Doug Weathers wrote:


<snip>

One way to get around this is to use an internal RCX timer with its
millisecond (?) resolution.  The base station will have only one laser, at
ground level.  First it does a fast scan to discover the approximate angle
of the robot.  Then it does a slower scan across the robot again, which does
two things: gets a better fix on the location of the robot, and gives the
robot a chance to measure HOW LONG it takes for the beam to transit the
detector.

But if the robot isn't accurately pointed at the laser, it won't be able to
do that calculation since the ANGULAR separation of the detectors (subtended
at the laser) won't be known.

You can handle this two ways.

1) omnidirectional laser sensor with cylindrical cross-section, which always
has the same width no matter the heading of the robot

2) have the process of acquiring the laser beam end up with the robot
accurately pointing at the laser (or perhaps accurately pointing 90 degrees
away from the beam because the sensor is on the side of the robot; this idea
from an email from John Barnes)


The knowledge of how wide the detector is, combined with
knowledge of how fast the tower was rotating (angle sensor and IR broadcast
from tower), should allow the robot to calculate its distance from the
tower.  The accuracy limitation here is not the resolution of the angle
sensor, but the latency issues of the RCX firmware and your code.  (And the
smoothness with which the base station can rotate.  Oil your turntable!)
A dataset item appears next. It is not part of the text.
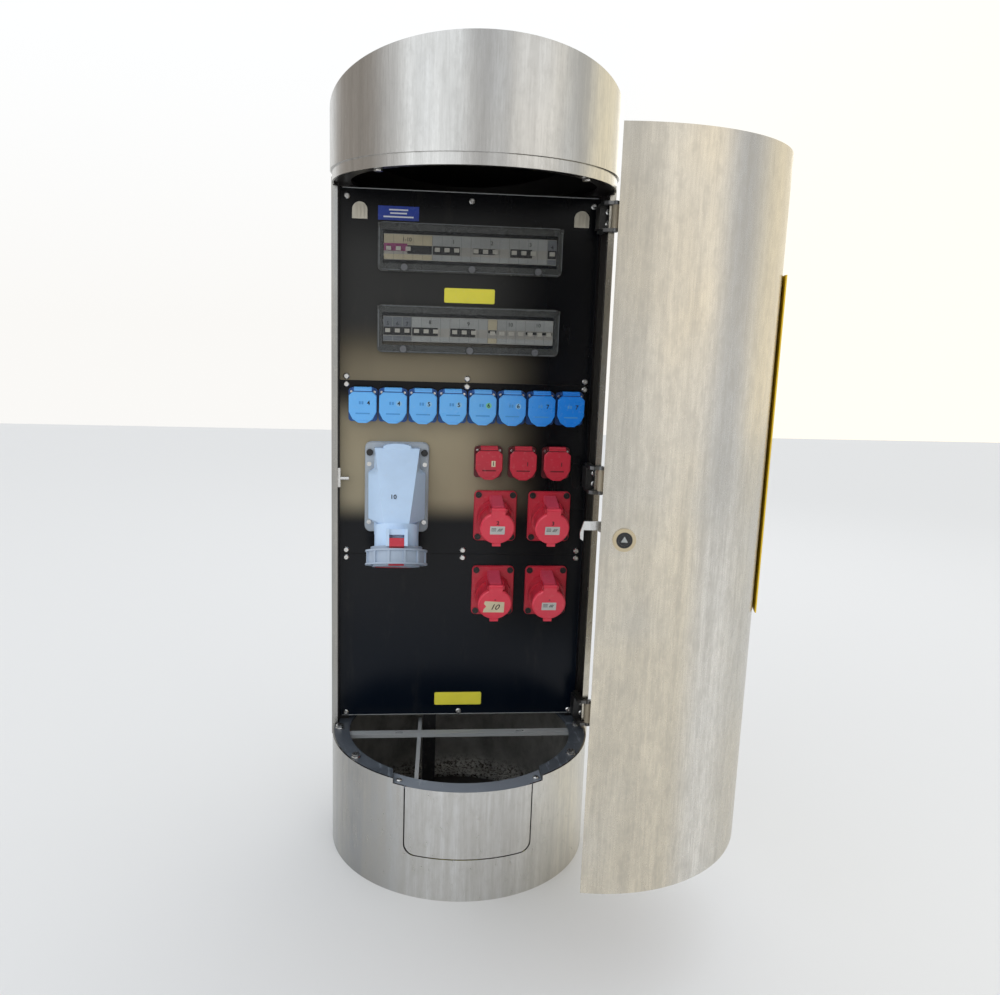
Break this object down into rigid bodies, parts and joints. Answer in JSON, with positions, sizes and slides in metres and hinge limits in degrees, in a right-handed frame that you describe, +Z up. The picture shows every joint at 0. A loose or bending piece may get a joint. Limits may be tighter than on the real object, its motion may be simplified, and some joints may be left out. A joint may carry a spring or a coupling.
{
  "type": "power supply bollard",
  "caption": "Round stainless bollard with a slanted cap and an open curved door over a black panel of covered power sockets and breakers.",
  "frame": {"origin": "on the ground at the axis of the cylinder", "axes": "+Z up along the cylinder, -Y towards the open side with the sockets, +X towards the hinge side"},
  "size_m": [0.691, 0.7724, 1.4064],
  "materials": {
    "stainless": "brushed, upright grain",
    "ring_steel": "dark grey, scuffed",
    "hatch_steel": "brushed",
    "black_panel": "satin black",
    "frame_steel": "black",
    "screw_steel": "bright",
    "bar_steel": "grey",
    "blue_plastic": "smooth",
    "red_plastic": "smooth",
    "grey_plastic": "smooth pale grey",
    "ring_plastic": "ribbed grey",
    "clear_plastic": "clear",
    "window_plastic": "dark grey",
    "knob_plastic": "grey",
    "breaker_plastic": "pale grey",
    "rail_steel": "plated",
    "black_plastic": "black",
    "cream_plastic": "cream",
    "yellow_paint": "yellow",
    "lock_steel": "polished",
    "leaf_steel": "beige grey"
  },
  "bodies": {
    "cabinet": {"base_shell": "stainless", "base_ring": "ring_steel", "base_bars": "bar_steel", "cable_duct": "black_plastic", "hex_bolts": "screw_steel", "hatch": "hatch_steel", "rear_shell": "stainless", "cap_shell": "stainless", "cap_rim": "stainless", "cap_ring": "ring_steel", "inner_frame": "frame_steel", "panel_top": "black_panel", "panel_middle": "black_panel", "panel_bottom": "black_panel", "panel_screws": "screw_steel", "arch_clips": "cream_plastic", "keeper": "screw_steel", "hinge_blocks": "black_plastic", "hinge_arms": "screw_steel", "hinge_pins": "screw_steel", "window_frames": "window_plastic", "breakers_upper": "breaker_plastic", "breakers_lower": "breaker_plastic", "din_rails": "rail_steel", "socket_screws": "screw_steel", "blue_sockets": "blue_plastic", "small_red_sockets": "red_plastic", "large_red_sockets": "red_plastic", "outlet_socket": "grey_plastic"},
    "door": {"door_shell": "stainless", "hinge_leaves": "leaf_steel", "lock_body": "lock_steel", "yellow_plate": "yellow_paint"},
    "lock": {"lock_core": "lock_steel", "latch_hook": "screw_steel"},
    "cover_upper": {"window_cover_upper": "clear_plastic"},
    "cover_lower": {"window_cover_lower": "clear_plastic"},
    "knob_upper_1": {"knob_upper_1": "knob_plastic"},
    "knob_upper_2": {"knob_upper_2": "knob_plastic"},
    "knob_upper_3": {"knob_upper_3": "knob_plastic"},
    "knob_lower_1": {"knob_lower_1": "knob_plastic"},
    "knob_lower_2": {"knob_lower_2": "knob_plastic"},
    "knob_lower_3": {"knob_lower_3": "knob_plastic"},
    "blue_lid_1": {"blue_lid_1": "blue_plastic"},
    "blue_lid_2": {"blue_lid_2": "blue_plastic"},
    "blue_lid_3": {"blue_lid_3": "blue_plastic"},
    "blue_lid_4": {"blue_lid_4": "blue_plastic"},
    "blue_lid_5": {"blue_lid_5": "blue_plastic"},
    "blue_lid_6": {"blue_lid_6": "blue_plastic"},
    "blue_lid_7": {"blue_lid_7": "blue_plastic"},
    "blue_lid_8": {"blue_lid_8": "blue_plastic"},
    "small_red_lid_1": {"small_red_lid_1": "red_plastic"},
    "small_red_lid_2": {"small_red_lid_2": "red_plastic"},
    "small_red_lid_3": {"small_red_lid_3": "red_plastic"},
    "large_red_lid_1": {"large_red_lid_1": "red_plastic"},
    "large_red_lid_2": {"large_red_lid_2": "red_plastic"},
    "large_red_lid_3": {"large_red_lid_3": "red_plastic"},
    "large_red_lid_4": {"large_red_lid_4": "red_plastic"},
    "outlet_lid": {"outlet_lid": "grey_plastic"},
    "outlet_ring": {"outlet_ring": "ring_plastic"}
  },
  "joints": [
    {"name": "door_hinge", "type": "hinge", "parent": "cabinet", "child": "door", "pos_m": [0.248, -0.028, 0.7], "axis": [0, 0, 1], "range_deg": [-81.8, 28]},
    {"name": "lock_turn", "type": "hinge", "parent": "door", "child": "lock", "pos_m": [0.16613, -0.51876, 0.714], "axis": [0.0752, 0.9972, 0], "range_deg": [-21, 69]},
    {"name": "cover_upper_hinge", "type": "hinge", "parent": "cabinet", "child": "cover_upper", "pos_m": [0, 0.0325, 1.1598], "axis": [-1, 0, 0], "range_deg": [0, 95]},
    {"name": "knob_upper_1_turn", "type": "hinge", "parent": "cover_upper", "child": "knob_upper_1", "pos_m": [-0.1206, 0.0245, 1.0858], "axis": [0, -1, 0], "range_deg": [0, 90]},
    {"name": "knob_upper_2_turn", "type": "hinge", "parent": "cover_upper", "child": "knob_upper_2", "pos_m": [0.0015, 0.0245, 1.0858], "axis": [0, -1, 0], "range_deg": [0, 90]},
    {"name": "knob_upper_3_turn", "type": "hinge", "parent": "cover_upper", "child": "knob_upper_3", "pos_m": [0.1225, 0.0245, 1.0858], "axis": [0, -1, 0], "range_deg": [0, 90]},
    {"name": "cover_lower_hinge", "type": "hinge", "parent": "cabinet", "child": "cover_lower", "pos_m": [0, 0.0325, 1.015], "axis": [-1, 0, 0], "range_deg": [0, 95]},
    {"name": "knob_lower_1_turn", "type": "hinge", "parent": "cover_lower", "child": "knob_lower_1", "pos_m": [-0.1206, 0.0245, 0.941], "axis": [0, -1, 0], "range_deg": [0, 90]},
    {"name": "knob_lower_2_turn", "type": "hinge", "parent": "cover_lower", "child": "knob_lower_2", "pos_m": [0.0015, 0.0245, 0.941], "axis": [0, -1, 0], "range_deg": [0, 90]},
    {"name": "knob_lower_3_turn", "type": "hinge", "parent": "cover_lower", "child": "knob_lower_3", "pos_m": [0.1225, 0.0245, 0.941], "axis": [0, -1, 0], "range_deg": [0, 90]},
    {"name": "blue_lid_1_hinge", "type": "hinge", "parent": "cabinet", "child": "blue_lid_1", "pos_m": [-0.19285, 0.0252, 0.86675], "axis": [-1, 0, 0], "range_deg": [0, 110], "stiffness_Nm_per_rad": 0.02, "springref_deg": -28.65},
    {"name": "blue_lid_2_hinge", "type": "hinge", "parent": "cabinet", "child": "blue_lid_2", "pos_m": [-0.13755, 0.0252, 0.86675], "axis": [-1, 0, 0], "range_deg": [0, 110], "stiffness_Nm_per_rad": 0.02, "springref_deg": -28.65},
    {"name": "blue_lid_3_hinge", "type": "hinge", "parent": "cabinet", "child": "blue_lid_3", "pos_m": [-0.08225, 0.0252, 0.86675], "axis": [-1, 0, 0], "range_deg": [0, 110], "stiffness_Nm_per_rad": 0.02, "springref_deg": -28.65},
    {"name": "blue_lid_4_hinge", "type": "hinge", "parent": "cabinet", "child": "blue_lid_4", "pos_m": [-0.02695, 0.0252, 0.86675], "axis": [-1, 0, 0], "range_deg": [0, 110], "stiffness_Nm_per_rad": 0.02, "springref_deg": -28.65},
    {"name": "blue_lid_5_hinge", "type": "hinge", "parent": "cabinet", "child": "blue_lid_5", "pos_m": [0.02835, 0.0252, 0.86675], "axis": [-1, 0, 0], "range_deg": [0, 110], "stiffness_Nm_per_rad": 0.02, "springref_deg": -28.65},
    {"name": "blue_lid_6_hinge", "type": "hinge", "parent": "cabinet", "child": "blue_lid_6", "pos_m": [0.08365, 0.0252, 0.86675], "axis": [-1, 0, 0], "range_deg": [0, 110], "stiffness_Nm_per_rad": 0.02, "springref_deg": -28.65},
    {"name": "blue_lid_7_hinge", "type": "hinge", "parent": "cabinet", "child": "blue_lid_7", "pos_m": [0.13895, 0.0252, 0.86675], "axis": [-1, 0, 0], "range_deg": [0, 110], "stiffness_Nm_per_rad": 0.02, "springref_deg": -28.65},
    {"name": "blue_lid_8_hinge", "type": "hinge", "parent": "cabinet", "child": "blue_lid_8", "pos_m": [0.19425, 0.0252, 0.86675], "axis": [-1, 0, 0], "range_deg": [0, 110], "stiffness_Nm_per_rad": 0.02, "springref_deg": -28.65},
    {"name": "small_red_lid_1_hinge", "type": "hinge", "parent": "cabinet", "child": "small_red_lid_1", "pos_m": [0.0434, 0.0252, 0.76225], "axis": [-1, 0, 0], "range_deg": [0, 110], "stiffness_Nm_per_rad": 0.02, "springref_deg": -28.65},
    {"name": "small_red_lid_2_hinge", "type": "hinge", "parent": "cabinet", "child": "small_red_lid_2", "pos_m": [0.1083, 0.0252, 0.76225], "axis": [-1, 0, 0], "range_deg": [0, 110], "stiffness_Nm_per_rad": 0.02, "springref_deg": -28.65},
    {"name": "small_red_lid_3_hinge", "type": "hinge", "parent": "cabinet", "child": "small_red_lid_3", "pos_m": [0.1732, 0.0252, 0.76225], "axis": [-1, 0, 0], "range_deg": [0, 110], "stiffness_Nm_per_rad": 0.02, "springref_deg": -28.65},
    {"name": "large_red_lid_1_hinge", "type": "hinge", "parent": "cabinet", "child": "large_red_lid_1", "pos_m": [0.0602, -0.01452, 0.65089], "axis": [-1, 0, 0], "range_deg": [0, 110], "stiffness_Nm_per_rad": 0.03, "springref_deg": -28.65},
    {"name": "large_red_lid_2_hinge", "type": "hinge", "parent": "cabinet", "child": "large_red_lid_2", "pos_m": [0.1647, -0.01452, 0.65089], "axis": [-1, 0, 0], "range_deg": [0, 110], "stiffness_Nm_per_rad": 0.03, "springref_deg": -28.65},
    {"name": "large_red_lid_3_hinge", "type": "hinge", "parent": "cabinet", "child": "large_red_lid_3", "pos_m": [0.0602, -0.01452, 0.50239], "axis": [-1, 0, 0], "range_deg": [0, 110], "stiffness_Nm_per_rad": 0.03, "springref_deg": -28.65},
    {"name": "large_red_lid_4_hinge", "type": "hinge", "parent": "cabinet", "child": "large_red_lid_4", "pos_m": [0.1647, -0.01452, 0.50239], "axis": [-1, 0, 0], "range_deg": [0, 110], "stiffness_Nm_per_rad": 0.03, "springref_deg": -28.65},
    {"name": "outlet_lid_hinge", "type": "hinge", "parent": "cabinet", "child": "outlet_lid", "pos_m": [-0.1286, -0.09379, 0.60428], "axis": [-1, 0, 0], "range_deg": [0, 105], "stiffness_Nm_per_rad": 0.1, "springref_deg": -91.67},
    {"name": "outlet_ring_turn", "type": "hinge", "parent": "outlet_lid", "child": "outlet_ring", "pos_m": [-0.1286, -0.05003, 0.56745], "axis": [0, -0.309, -0.9511], "range_deg": [0, 45]}
  ]
}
The ACCURACY of the SPEED of the laser becomes an issue.  Since motors vary,
the actual speed of rotation is unknown unless you measure it continually
and pass that information to the robot.  Since the precision of measurement
of angle is the thing you are trying to get rid of, this is a self-defeating
mechanism.

In a sense, you are correct.  But measuring the angle of a single particular
pointing operation, as in your tower idea, seems to me to be more prone to
error than measuring the speed of rotation of a turntable where all you
really need is the average speed.  Of course you could make several scans
from top to bottom and from bottom to top and average your results, like the
trick the Mars Pathfinder boffins used to increase the resolution of the
camera on the base station.


But my main concern is the issue of the orientation of the robot.

If the tower were the active component though (with all the brains), it
could measure the position of two or more retro-reflectors on the robot
and deduce the orientation from that.  That might not be terribly accurate
though.  I favor doing *only* position measurement - using consecutive
readings to deduce the direction the robot is moving - and therefore
pointing.  If you drive in straight-ish lines for reasonable distances,
you can get this information to an arbitarily good precision.  Use
odometry to cope with going around corners and to fill-in when you don't
read IR from the tower or if it loses the robot and has to re-aquire it.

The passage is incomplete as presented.